## WHAT THE EXERCISE ASKS:
Set down the material once more, exactly as it appears.
── DATASET EXCERPT ──
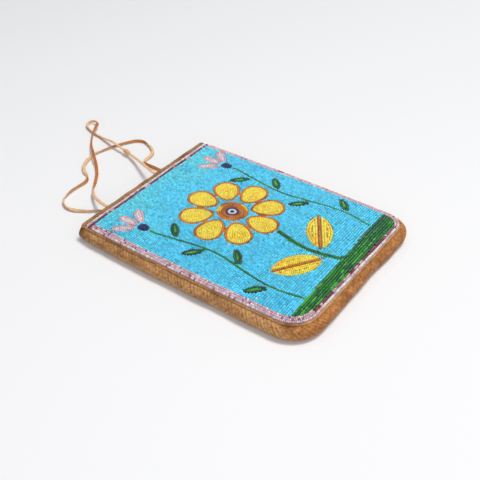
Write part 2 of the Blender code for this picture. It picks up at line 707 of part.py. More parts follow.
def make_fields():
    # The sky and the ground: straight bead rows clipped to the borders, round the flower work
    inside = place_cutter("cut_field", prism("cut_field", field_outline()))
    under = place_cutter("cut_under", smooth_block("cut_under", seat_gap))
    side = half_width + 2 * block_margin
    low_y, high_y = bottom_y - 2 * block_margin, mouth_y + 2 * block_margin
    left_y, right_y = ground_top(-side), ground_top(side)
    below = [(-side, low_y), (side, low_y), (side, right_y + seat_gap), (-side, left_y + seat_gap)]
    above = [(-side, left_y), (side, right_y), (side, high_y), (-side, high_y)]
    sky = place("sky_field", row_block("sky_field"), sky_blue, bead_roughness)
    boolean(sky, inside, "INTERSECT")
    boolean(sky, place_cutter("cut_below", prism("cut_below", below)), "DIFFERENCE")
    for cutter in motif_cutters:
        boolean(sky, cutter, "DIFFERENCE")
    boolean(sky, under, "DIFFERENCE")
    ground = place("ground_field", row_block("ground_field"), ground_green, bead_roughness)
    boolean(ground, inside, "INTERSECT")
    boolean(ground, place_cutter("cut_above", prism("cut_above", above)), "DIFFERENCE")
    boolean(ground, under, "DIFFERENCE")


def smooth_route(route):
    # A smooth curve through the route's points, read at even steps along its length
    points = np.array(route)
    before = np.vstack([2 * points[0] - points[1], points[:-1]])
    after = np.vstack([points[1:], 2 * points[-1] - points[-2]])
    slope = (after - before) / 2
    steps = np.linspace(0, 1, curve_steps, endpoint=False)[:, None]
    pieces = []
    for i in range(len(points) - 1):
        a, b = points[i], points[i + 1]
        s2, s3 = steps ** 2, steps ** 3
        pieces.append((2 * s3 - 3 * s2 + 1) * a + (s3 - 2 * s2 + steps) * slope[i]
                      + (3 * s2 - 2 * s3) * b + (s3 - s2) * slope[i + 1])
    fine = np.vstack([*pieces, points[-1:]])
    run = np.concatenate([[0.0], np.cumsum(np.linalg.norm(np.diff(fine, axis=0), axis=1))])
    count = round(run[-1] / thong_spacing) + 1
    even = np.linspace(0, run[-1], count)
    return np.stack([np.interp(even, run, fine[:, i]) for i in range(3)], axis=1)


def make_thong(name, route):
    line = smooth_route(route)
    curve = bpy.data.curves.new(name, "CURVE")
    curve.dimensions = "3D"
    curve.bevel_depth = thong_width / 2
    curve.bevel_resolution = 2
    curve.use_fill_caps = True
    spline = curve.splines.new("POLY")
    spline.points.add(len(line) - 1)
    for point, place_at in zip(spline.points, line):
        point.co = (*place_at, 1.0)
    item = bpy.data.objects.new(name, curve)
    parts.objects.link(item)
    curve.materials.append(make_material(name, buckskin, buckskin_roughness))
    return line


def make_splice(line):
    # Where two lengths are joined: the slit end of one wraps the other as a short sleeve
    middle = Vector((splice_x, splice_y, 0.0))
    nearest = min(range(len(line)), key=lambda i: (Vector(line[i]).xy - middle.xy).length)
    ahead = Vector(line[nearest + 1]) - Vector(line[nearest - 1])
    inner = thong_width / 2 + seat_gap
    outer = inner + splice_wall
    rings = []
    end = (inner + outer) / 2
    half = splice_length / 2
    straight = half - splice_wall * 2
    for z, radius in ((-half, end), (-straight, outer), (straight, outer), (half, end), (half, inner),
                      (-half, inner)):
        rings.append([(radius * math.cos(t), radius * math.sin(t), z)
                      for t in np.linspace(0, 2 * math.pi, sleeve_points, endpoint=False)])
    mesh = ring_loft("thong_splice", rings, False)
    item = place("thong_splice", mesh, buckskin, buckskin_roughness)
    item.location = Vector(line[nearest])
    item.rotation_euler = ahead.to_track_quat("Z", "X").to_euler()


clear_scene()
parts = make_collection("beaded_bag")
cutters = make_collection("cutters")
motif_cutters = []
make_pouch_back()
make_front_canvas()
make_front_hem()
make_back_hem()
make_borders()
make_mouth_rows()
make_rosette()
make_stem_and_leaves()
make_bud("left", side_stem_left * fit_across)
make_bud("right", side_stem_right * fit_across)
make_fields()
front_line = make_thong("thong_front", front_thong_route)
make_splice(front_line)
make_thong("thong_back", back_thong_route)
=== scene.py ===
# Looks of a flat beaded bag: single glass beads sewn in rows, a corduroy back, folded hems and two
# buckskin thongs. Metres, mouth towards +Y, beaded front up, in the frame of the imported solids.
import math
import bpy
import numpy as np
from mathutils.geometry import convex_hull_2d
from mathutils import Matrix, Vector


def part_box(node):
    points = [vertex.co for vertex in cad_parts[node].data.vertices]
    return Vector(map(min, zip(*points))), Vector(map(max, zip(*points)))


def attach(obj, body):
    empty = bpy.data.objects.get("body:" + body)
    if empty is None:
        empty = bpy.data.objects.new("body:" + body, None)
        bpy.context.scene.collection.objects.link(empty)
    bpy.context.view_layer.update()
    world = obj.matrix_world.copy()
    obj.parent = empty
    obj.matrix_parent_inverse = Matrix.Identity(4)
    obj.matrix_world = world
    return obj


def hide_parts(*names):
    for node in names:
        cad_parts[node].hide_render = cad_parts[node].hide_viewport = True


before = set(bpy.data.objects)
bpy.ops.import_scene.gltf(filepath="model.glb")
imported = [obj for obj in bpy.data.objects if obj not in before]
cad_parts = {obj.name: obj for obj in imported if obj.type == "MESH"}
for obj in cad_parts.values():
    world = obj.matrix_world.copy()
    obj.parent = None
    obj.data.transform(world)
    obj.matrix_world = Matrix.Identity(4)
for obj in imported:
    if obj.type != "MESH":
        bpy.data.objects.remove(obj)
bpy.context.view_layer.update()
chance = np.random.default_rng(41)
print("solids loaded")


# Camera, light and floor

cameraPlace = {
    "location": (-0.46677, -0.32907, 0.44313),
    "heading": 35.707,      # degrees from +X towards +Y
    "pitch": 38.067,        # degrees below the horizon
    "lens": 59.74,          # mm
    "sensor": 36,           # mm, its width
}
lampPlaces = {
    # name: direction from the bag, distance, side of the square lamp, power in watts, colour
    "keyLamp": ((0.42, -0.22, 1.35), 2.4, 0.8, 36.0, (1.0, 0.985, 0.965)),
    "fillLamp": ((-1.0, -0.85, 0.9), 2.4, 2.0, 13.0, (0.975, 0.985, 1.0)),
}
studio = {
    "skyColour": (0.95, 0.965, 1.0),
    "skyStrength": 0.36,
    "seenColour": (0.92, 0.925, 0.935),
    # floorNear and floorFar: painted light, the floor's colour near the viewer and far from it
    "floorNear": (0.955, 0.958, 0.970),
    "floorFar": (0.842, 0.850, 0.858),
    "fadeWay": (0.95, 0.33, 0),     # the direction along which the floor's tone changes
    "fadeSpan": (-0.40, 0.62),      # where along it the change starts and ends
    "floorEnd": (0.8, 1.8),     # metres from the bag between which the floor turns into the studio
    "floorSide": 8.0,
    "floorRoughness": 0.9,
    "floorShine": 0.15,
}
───
## OUTPUT FOR THIS TASK:
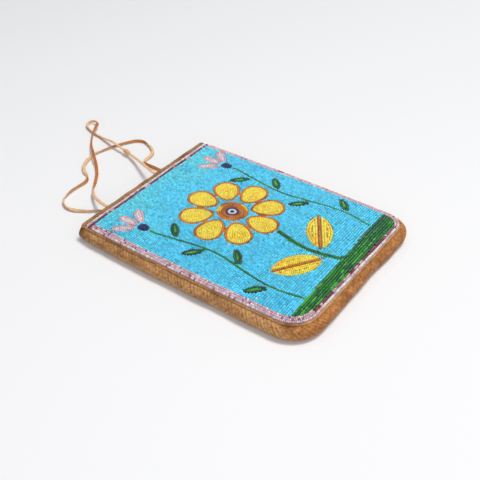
Write part 2 of the Blender code for this picture. It picks up at line 707 of part.py. More parts follow.
def make_fields():
    # The sky and the ground: straight bead rows clipped to the borders, round the flower work
    inside = place_cutter("cut_field", prism("cut_field", field_outline()))
    under = place_cutter("cut_under", smooth_block("cut_under", seat_gap))
    side = half_width + 2 * block_margin
    low_y, high_y = bottom_y - 2 * block_margin, mouth_y + 2 * block_margin
    left_y, right_y = ground_top(-side), ground_top(side)
    below = [(-side, low_y), (side, low_y), (side, right_y + seat_gap), (-side, left_y + seat_gap)]
    above = [(-side, left_y), (side, right_y), (side, high_y), (-side, high_y)]
    sky = place("sky_field", row_block("sky_field"), sky_blue, bead_roughness)
    boolean(sky, inside, "INTERSECT")
    boolean(sky, place_cutter("cut_below", prism("cut_below", below)), "DIFFERENCE")
    for cutter in motif_cutters:
        boolean(sky, cutter, "DIFFERENCE")
    boolean(sky, under, "DIFFERENCE")
    ground = place("ground_field", row_block("ground_field"), ground_green, bead_roughness)
    boolean(ground, inside, "INTERSECT")
    boolean(ground, place_cutter("cut_above", prism("cut_above", above)), "DIFFERENCE")
    boolean(ground, under, "DIFFERENCE")


def smooth_route(route):
    # A smooth curve through the route's points, read at even steps along its length
    points = np.array(route)
    before = np.vstack([2 * points[0] - points[1], points[:-1]])
    after = np.vstack([points[1:], 2 * points[-1] - points[-2]])
    slope = (after - before) / 2
    steps = np.linspace(0, 1, curve_steps, endpoint=False)[:, None]
    pieces = []
    for i in range(len(points) - 1):
        a, b = points[i], points[i + 1]
        s2, s3 = steps ** 2, steps ** 3
        pieces.append((2 * s3 - 3 * s2 + 1) * a + (s3 - 2 * s2 + steps) * slope[i]
                      + (3 * s2 - 2 * s3) * b + (s3 - s2) * slope[i + 1])
    fine = np.vstack([*pieces, points[-1:]])
    run = np.concatenate([[0.0], np.cumsum(np.linalg.norm(np.diff(fine, axis=0), axis=1))])
    count = round(run[-1] / thong_spacing) + 1
    even = np.linspace(0, run[-1], count)
    return np.stack([np.interp(even, run, fine[:, i]) for i in range(3)], axis=1)


def make_thong(name, route):
    line = smooth_route(route)
    curve = bpy.data.curves.new(name, "CURVE")
    curve.dimensions = "3D"
    curve.bevel_depth = thong_width / 2
    curve.bevel_resolution = 2
    curve.use_fill_caps = True
    spline = curve.splines.new("POLY")
    spline.points.add(len(line) - 1)
    for point, place_at in zip(spline.points, line):
        point.co = (*place_at, 1.0)
    item = bpy.data.objects.new(name, curve)
    parts.objects.link(item)
    curve.materials.append(make_material(name, buckskin, buckskin_roughness))
    return line


def make_splice(line):
    # Where two lengths are joined: the slit end of one wraps the other as a short sleeve
    middle = Vector((splice_x, splice_y, 0.0))
    nearest = min(range(len(line)), key=lambda i: (Vector(line[i]).xy - middle.xy).length)
    ahead = Vector(line[nearest + 1]) - Vector(line[nearest - 1])
    inner = thong_width / 2 + seat_gap
    outer = inner + splice_wall
    rings = []
    end = (inner + outer) / 2
    half = splice_length / 2
    straight = half - splice_wall * 2
    for z, radius in ((-half, end), (-straight, outer), (straight, outer), (half, end), (half, inner),
                      (-half, inner)):
        rings.append([(radius * math.cos(t), radius * math.sin(t), z)
                      for t in np.linspace(0, 2 * math.pi, sleeve_points, endpoint=False)])
    mesh = ring_loft("thong_splice", rings, False)
    item = place("thong_splice", mesh, buckskin, buckskin_roughness)
    item.location = Vector(line[nearest])
    item.rotation_euler = ahead.to_track_quat("Z", "X").to_euler()


clear_scene()
parts = make_collection("beaded_bag")
cutters = make_collection("cutters")
motif_cutters = []
make_pouch_back()
make_front_canvas()
make_front_hem()
make_back_hem()
make_borders()
make_mouth_rows()
make_rosette()
make_stem_and_leaves()
make_bud("left", side_stem_left * fit_across)
make_bud("right", side_stem_right * fit_across)
make_fields()
front_line = make_thong("thong_front", front_thong_route)
make_splice(front_line)
make_thong("thong_back", back_thong_route)
=== scene.py ===
# Looks of a flat beaded bag: single glass beads sewn in rows, a corduroy back, folded hems and two
# buckskin thongs. Metres, mouth towards +Y, beaded front up, in the frame of the imported solids.
import math
import bpy
import numpy as np
from mathutils.geometry import convex_hull_2d
from mathutils import Matrix, Vector


def part_box(node):
    points = [vertex.co for vertex in cad_parts[node].data.vertices]
    return Vector(map(min, zip(*points))), Vector(map(max, zip(*points)))


def attach(obj, body):
    empty = bpy.data.objects.get("body:" + body)
    if empty is None:
        empty = bpy.data.objects.new("body:" + body, None)
        bpy.context.scene.collection.objects.link(empty)
    bpy.context.view_layer.update()
    world = obj.matrix_world.copy()
    obj.parent = empty
    obj.matrix_parent_inverse = Matrix.Identity(4)
    obj.matrix_world = world
    return obj


def hide_parts(*names):
    for node in names:
        cad_parts[node].hide_render = cad_parts[node].hide_viewport = True


before = set(bpy.data.objects)
bpy.ops.import_scene.gltf(filepath="model.glb")
imported = [obj for obj in bpy.data.objects if obj not in before]
cad_parts = {obj.name: obj for obj in imported if obj.type == "MESH"}
for obj in cad_parts.values():
    world = obj.matrix_world.copy()
    obj.parent = None
    obj.data.transform(world)
    obj.matrix_world = Matrix.Identity(4)
for obj in imported:
    if obj.type != "MESH":
        bpy.data.objects.remove(obj)
bpy.context.view_layer.update()
chance = np.random.default_rng(41)
print("solids loaded")


# Camera, light and floor

cameraPlace = {
    "location": (-0.46677, -0.32907, 0.44313),
    "heading": 35.707,      # degrees from +X towards +Y
    "pitch": 38.067,        # degrees below the horizon
    "lens": 59.74,          # mm
    "sensor": 36,           # mm, its width
}
lampPlaces = {
    # name: direction from the bag, distance, side of the square lamp, power in watts, colour
    "keyLamp": ((0.42, -0.22, 1.35), 2.4, 0.8, 36.0, (1.0, 0.985, 0.965)),
    "fillLamp": ((-1.0, -0.85, 0.9), 2.4, 2.0, 13.0, (0.975, 0.985, 1.0)),
}
studio = {
    "skyColour": (0.95, 0.965, 1.0),
    "skyStrength": 0.36,
    "seenColour": (0.92, 0.925, 0.935),
    # floorNear and floorFar: painted light, the floor's colour near the viewer and far from it
    "floorNear": (0.955, 0.958, 0.970),
    "floorFar": (0.842, 0.850, 0.858),
    "fadeWay": (0.95, 0.33, 0),     # the direction along which the floor's tone changes
    "fadeSpan": (-0.40, 0.62),      # where along it the change starts and ends
    "floorEnd": (0.8, 1.8),     # metres from the bag between which the floor turns into the studio
    "floorSide": 8.0,
    "floorRoughness": 0.9,
    "floorShine": 0.15,
}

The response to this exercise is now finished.